While there is no afternoon performance on Friday, the evening performance at 7pm at the Burchfield Penney Art Center at Buffalo State College is a first for this long-running music festival. The truly unclassifiable and always original Genkin Philharmonic, a kaleidoscopically changing musical group, led by founder Jon Nelson, professor of trumpet at UB, will maintain its innovative tradition by offering a program featuring works by composers ranging from Renaissance Italy (Carlo Gesualdo) to 20th-century America (Frank Zappa, a favorite of the group) with stops along the way featuring Schönberg, Webern, Bartok, and Prokofiev. If that’s not enough to pique your interest, guitarist Eliot Fisk will be the soloist in a performance of Robert Beaser’s Shenandoah.
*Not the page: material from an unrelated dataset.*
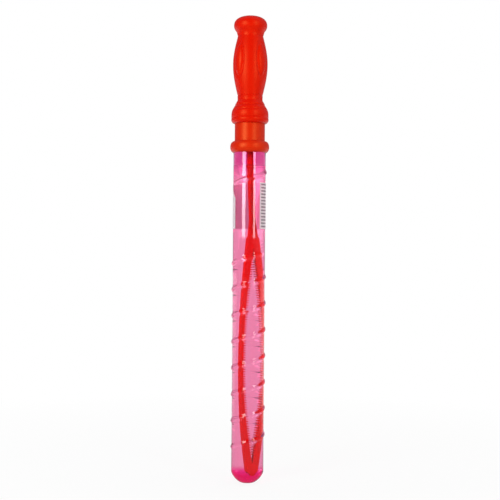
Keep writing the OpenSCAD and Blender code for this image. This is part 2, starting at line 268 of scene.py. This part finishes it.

The Saturday concert in Baird Hall at 4pm features various June in Buffalo performers in a program of chamber music by student composers. Conductor Brad Lubman and his group Signal return to Slee Hall at 7:30pm for the final evening performance in this year’s Festival, in a program featuring two big works, Impatience by Julia Wolfe, and La Passione, a double concerto featuring soprano Jamie Jordan and violinist Courtney Orlando, by Louis Andriessen. Based on the Canti Orfici of Dino Campana (1885-1932), the texts of the prose poems used in La Passione illuminate the troubled spiritual condition of their creator, incorporating images that are fantastic and sometimes gruesome, with unpredictable collages of futuristic dreams, reflecting the mind of the author who spent the last 14 years of his life in a mental institution.

The festival concludes on Sunday at 2:30pm with a performance by the BPO under the baton of its music director JoAnn Falletta. Guitarist Eliot Fisk will be the soloist in Robert Beaser’s Guitar Concerto, and the program includes performances of David Felder’s Incendio, Fred Lerdahl’s Cross-currents, and Steven Stuckey’s Jeu de Timbres.